Puebla is regarded by most as the capital of Mexican cuisine. Mole and Chiles en Nogada were created here, and the history of the food in the region is rich. Amidst the large churches and convents that sprouted here with Spanish conquest, it is said that nuns developed the techniques and tastes that define Mexican cuisine today, and according to Alejandro Dimakis, executive chef of D’Guste, a culinary school open to the public in Juarez, Mexico, it is a lie. For the most part, the Native Americans, not the nuns, forced into the kitchens were responsible for marrying the cooking traditions of their cultures with that of the Spanish – and thus Mexican cuisine was born.
Today, this notion is accepted by most chefs and students of Mexican culinary traditions, and whoever did the cooking back then, food in Puebla is a big deal. Known for the originality of the dishes found there and use of fresh ingredients, the food in Puebla reflects Aztec, Hispanic, Arabic and Asian heritage, all of which have intermingled to create a fresh and exciting cuisine.
Tinga Poblana
Serves 6
This is basically pork stewed in chipotle.

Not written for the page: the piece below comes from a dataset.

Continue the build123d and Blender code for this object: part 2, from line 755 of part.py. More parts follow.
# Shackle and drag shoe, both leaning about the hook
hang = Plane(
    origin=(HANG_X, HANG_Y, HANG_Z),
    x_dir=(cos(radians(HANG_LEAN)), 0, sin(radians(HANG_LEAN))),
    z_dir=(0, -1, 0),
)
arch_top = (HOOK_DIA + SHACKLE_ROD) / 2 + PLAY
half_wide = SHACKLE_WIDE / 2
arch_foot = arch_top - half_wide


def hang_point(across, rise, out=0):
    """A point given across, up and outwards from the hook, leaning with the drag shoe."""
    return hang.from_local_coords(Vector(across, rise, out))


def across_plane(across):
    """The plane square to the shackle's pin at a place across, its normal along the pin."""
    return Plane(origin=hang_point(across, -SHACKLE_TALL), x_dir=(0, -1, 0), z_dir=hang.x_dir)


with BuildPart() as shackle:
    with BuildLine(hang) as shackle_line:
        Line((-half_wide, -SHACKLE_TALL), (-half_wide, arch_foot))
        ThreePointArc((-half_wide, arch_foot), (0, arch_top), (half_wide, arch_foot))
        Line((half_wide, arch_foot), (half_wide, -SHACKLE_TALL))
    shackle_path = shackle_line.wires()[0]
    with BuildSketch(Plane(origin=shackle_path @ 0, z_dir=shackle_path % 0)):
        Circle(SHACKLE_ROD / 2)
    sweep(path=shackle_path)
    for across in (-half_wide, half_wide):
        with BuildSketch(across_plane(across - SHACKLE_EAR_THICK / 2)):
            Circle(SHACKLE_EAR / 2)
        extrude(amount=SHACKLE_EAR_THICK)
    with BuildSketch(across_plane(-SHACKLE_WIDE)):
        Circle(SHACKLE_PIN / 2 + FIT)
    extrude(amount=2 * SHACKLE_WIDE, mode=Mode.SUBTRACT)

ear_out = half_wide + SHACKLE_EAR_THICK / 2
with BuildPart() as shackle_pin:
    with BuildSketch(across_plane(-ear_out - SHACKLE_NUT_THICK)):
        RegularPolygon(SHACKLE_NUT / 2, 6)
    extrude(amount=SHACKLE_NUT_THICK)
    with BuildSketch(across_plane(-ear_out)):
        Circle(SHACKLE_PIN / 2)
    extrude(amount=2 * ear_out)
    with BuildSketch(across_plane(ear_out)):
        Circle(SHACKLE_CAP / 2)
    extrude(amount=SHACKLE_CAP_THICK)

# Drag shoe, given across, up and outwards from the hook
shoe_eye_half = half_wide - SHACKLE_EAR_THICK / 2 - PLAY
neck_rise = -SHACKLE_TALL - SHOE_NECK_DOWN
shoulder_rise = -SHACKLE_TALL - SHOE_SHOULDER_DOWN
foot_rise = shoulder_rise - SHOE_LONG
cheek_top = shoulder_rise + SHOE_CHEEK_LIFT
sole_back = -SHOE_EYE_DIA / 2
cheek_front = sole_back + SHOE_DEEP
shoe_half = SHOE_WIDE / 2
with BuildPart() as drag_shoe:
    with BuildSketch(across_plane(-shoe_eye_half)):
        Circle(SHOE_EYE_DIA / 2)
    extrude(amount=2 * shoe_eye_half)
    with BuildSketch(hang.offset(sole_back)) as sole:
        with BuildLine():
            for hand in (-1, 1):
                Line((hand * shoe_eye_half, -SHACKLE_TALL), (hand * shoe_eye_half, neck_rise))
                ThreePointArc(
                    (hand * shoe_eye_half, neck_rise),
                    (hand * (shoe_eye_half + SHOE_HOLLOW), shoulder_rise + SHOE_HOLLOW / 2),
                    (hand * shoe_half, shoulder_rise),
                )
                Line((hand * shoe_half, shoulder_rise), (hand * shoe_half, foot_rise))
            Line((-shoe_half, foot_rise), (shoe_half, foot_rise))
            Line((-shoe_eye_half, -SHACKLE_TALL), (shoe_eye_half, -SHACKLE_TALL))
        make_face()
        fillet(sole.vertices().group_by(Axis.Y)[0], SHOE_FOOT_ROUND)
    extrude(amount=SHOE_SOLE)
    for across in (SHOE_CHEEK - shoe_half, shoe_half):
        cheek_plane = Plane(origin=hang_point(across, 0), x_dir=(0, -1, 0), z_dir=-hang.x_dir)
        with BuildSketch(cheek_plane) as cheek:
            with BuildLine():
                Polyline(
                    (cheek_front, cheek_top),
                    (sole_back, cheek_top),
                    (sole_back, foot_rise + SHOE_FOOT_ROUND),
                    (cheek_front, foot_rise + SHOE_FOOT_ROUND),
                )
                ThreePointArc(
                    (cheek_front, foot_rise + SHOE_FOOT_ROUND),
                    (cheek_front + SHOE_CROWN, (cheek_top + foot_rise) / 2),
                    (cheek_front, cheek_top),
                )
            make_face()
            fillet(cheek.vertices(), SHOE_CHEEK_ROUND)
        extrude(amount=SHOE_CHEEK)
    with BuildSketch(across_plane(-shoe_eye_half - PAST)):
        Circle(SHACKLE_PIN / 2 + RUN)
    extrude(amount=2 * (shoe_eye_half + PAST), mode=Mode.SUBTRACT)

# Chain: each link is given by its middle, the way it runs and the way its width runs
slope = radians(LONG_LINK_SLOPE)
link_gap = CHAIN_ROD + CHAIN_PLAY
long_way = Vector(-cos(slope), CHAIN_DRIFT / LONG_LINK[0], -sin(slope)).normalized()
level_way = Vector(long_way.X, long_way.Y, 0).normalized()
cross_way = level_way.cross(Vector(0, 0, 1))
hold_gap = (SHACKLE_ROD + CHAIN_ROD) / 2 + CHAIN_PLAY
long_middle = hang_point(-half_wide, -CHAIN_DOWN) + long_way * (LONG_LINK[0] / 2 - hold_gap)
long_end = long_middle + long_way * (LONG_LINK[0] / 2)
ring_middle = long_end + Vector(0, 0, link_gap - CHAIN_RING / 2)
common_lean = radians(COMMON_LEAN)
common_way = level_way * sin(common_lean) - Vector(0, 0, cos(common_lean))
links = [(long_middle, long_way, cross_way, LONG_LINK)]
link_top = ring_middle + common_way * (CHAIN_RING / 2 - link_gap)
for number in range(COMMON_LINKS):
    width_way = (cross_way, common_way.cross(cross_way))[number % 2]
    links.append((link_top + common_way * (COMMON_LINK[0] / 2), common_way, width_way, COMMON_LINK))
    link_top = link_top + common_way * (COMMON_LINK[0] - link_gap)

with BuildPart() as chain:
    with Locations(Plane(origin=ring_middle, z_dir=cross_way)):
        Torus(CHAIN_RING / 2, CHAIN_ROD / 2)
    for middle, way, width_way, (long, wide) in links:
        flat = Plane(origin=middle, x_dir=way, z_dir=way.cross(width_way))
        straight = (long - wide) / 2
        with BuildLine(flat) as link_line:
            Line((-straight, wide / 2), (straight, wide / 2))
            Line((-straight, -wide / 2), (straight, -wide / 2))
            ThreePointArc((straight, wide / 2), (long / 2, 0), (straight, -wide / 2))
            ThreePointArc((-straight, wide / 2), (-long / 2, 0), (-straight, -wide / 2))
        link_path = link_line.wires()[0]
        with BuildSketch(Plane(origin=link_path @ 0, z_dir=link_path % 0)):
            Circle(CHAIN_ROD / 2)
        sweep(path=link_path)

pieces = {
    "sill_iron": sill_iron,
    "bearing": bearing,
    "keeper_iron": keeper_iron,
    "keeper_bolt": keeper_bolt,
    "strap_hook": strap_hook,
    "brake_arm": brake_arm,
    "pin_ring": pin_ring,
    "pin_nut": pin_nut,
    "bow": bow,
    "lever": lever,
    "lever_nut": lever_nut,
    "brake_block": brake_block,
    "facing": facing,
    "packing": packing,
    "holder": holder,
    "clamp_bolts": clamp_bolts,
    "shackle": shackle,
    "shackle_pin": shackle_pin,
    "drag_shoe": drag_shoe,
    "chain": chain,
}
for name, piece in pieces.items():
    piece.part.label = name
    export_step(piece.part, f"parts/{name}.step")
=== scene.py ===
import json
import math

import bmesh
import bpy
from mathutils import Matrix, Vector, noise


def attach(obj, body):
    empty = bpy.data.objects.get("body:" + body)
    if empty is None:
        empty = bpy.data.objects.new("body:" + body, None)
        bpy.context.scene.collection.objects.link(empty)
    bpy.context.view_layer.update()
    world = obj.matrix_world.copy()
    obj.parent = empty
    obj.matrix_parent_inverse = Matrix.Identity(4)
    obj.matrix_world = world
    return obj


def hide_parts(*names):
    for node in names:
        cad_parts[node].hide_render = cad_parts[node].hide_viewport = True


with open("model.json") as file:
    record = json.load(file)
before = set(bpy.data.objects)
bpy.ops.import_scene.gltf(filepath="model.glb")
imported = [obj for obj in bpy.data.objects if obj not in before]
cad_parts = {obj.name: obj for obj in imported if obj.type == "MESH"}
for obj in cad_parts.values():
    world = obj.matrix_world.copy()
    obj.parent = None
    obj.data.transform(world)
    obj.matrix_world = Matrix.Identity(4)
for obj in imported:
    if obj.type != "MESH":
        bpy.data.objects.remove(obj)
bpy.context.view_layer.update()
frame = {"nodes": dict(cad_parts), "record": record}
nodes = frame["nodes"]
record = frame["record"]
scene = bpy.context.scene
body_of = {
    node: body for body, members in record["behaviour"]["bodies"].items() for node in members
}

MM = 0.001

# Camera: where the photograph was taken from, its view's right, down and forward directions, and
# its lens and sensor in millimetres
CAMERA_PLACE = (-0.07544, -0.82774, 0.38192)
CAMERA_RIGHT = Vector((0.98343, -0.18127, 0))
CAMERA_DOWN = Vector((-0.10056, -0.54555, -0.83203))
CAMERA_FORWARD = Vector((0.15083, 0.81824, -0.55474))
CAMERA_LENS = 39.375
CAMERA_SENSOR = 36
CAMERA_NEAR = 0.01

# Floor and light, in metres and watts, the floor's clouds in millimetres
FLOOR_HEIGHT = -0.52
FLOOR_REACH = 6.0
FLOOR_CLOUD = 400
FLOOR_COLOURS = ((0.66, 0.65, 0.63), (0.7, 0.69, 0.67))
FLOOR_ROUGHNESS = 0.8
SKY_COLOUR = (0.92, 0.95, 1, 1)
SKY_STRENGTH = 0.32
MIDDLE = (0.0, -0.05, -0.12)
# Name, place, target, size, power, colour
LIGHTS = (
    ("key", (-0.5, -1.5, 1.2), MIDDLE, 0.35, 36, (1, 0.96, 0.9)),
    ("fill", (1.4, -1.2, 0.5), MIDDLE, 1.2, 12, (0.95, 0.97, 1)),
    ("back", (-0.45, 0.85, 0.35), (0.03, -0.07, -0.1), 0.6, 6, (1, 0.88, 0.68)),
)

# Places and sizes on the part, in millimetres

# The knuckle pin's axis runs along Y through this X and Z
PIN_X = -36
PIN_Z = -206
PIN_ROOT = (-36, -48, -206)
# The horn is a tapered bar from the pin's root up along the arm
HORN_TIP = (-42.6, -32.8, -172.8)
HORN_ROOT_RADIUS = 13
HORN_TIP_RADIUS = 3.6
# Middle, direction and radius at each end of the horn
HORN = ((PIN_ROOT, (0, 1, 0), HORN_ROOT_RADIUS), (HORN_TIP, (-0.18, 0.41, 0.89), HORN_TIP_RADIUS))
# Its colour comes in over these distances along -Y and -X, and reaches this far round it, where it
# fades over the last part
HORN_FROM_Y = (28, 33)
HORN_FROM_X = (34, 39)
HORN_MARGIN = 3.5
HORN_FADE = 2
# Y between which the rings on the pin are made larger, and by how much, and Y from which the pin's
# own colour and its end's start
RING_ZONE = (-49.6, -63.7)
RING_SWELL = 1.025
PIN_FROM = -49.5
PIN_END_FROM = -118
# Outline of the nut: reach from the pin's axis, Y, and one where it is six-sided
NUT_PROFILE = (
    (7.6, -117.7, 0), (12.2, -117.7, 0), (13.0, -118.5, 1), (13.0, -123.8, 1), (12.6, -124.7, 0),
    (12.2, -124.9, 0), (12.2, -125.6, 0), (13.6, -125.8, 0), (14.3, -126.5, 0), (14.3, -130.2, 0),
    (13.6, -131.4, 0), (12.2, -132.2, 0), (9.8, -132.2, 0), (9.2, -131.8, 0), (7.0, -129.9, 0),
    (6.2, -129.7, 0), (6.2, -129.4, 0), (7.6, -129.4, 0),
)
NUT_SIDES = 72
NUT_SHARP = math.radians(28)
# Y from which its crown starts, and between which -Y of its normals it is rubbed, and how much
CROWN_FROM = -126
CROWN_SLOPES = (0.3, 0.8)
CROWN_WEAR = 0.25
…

Traditionally, one uses a cazuela – a clay pot – in which to make this dish that blends tender pork with a sauce of tomatoes, onion, garlic and, of course, the smoky-spicy chipotle chiles.
For the tinga:
• 11⁄2 lbs boneless pork loin or
shoulder cut in 2-inch cubes
• 1 small onion
• 4 cloves garlic, peeled
• 1 bay leaf
• 1⁄4 lb chorizo
• 2 medium onions, thinly sliced
• 5 ripe tomatoes (Roma),
• roasted or boiled until the
• skin is loosened, then peeled
• 4 canned chipotles en adobo
(two chiles, not two cans)
• 1 tbsp dried oregano
For tostadas:
1 recipe tinga poblana
20 tostadas (either packaged
or flash-fried corn tortillas)
Garnish:
Shredded lettuce
Sour cream or Mexican crema
Guacamole or sliced avocados
1. Place the pork, small onion, two of the garlic cloves and the bay leaf in a large pot and cover with water. Bring to a boil, then reduce heat to low and simmer for 45 minutes or until the meat is tender.

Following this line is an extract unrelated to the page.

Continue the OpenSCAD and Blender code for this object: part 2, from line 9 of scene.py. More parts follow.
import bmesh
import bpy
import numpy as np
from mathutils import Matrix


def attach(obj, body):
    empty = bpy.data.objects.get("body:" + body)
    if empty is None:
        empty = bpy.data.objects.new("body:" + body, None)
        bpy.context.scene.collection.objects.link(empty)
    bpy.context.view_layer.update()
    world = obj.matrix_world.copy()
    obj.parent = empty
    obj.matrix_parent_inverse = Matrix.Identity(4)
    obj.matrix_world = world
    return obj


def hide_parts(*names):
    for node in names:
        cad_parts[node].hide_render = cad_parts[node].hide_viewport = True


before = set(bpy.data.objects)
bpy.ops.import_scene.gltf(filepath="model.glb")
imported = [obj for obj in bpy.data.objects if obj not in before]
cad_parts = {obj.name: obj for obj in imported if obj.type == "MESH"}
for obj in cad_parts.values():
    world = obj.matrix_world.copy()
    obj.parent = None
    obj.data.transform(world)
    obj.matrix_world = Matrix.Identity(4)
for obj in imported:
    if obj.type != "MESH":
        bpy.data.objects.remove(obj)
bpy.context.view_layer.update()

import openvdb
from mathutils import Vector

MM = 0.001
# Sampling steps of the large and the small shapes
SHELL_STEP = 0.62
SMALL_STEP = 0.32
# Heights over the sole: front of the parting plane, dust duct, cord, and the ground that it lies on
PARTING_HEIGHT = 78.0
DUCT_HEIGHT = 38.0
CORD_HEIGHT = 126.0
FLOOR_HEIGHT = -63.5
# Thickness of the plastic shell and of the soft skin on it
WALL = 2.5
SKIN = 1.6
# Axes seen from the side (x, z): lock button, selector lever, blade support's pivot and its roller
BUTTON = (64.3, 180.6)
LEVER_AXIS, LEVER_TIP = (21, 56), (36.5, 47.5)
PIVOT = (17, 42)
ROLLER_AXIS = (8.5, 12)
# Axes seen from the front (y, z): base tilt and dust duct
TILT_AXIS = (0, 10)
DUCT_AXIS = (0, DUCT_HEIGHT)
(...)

2. Remove the meat, let it cool a bit, and shred it with two forks. Set aside.
3.
Remove the casing from the chorizo and fry it in a skillet, breaking it in small chunks as you go. Remove and drain on paper towels. Pour off all but one tablespoon of the fat from the pan. (If you are not using chorizo, heat one tablespoon of vegetable oil in a pan.)
4.
In the same pan, sauté the sliced onion over medium heat until soft.
5.
Puree the tomatoes, remaining two garlic cloves, chipotles and oregano in the blender. Add this puree to the onions in the pan, and cook for about five minutes, or until a thick sauce forms.
Return the chorizo to the pan, along with the shredded pork, and mix well to combine ingredients. Add salt and pepper to taste.
6. Spread over tostada shells coated in refried beans. Serve with garnish of your choice.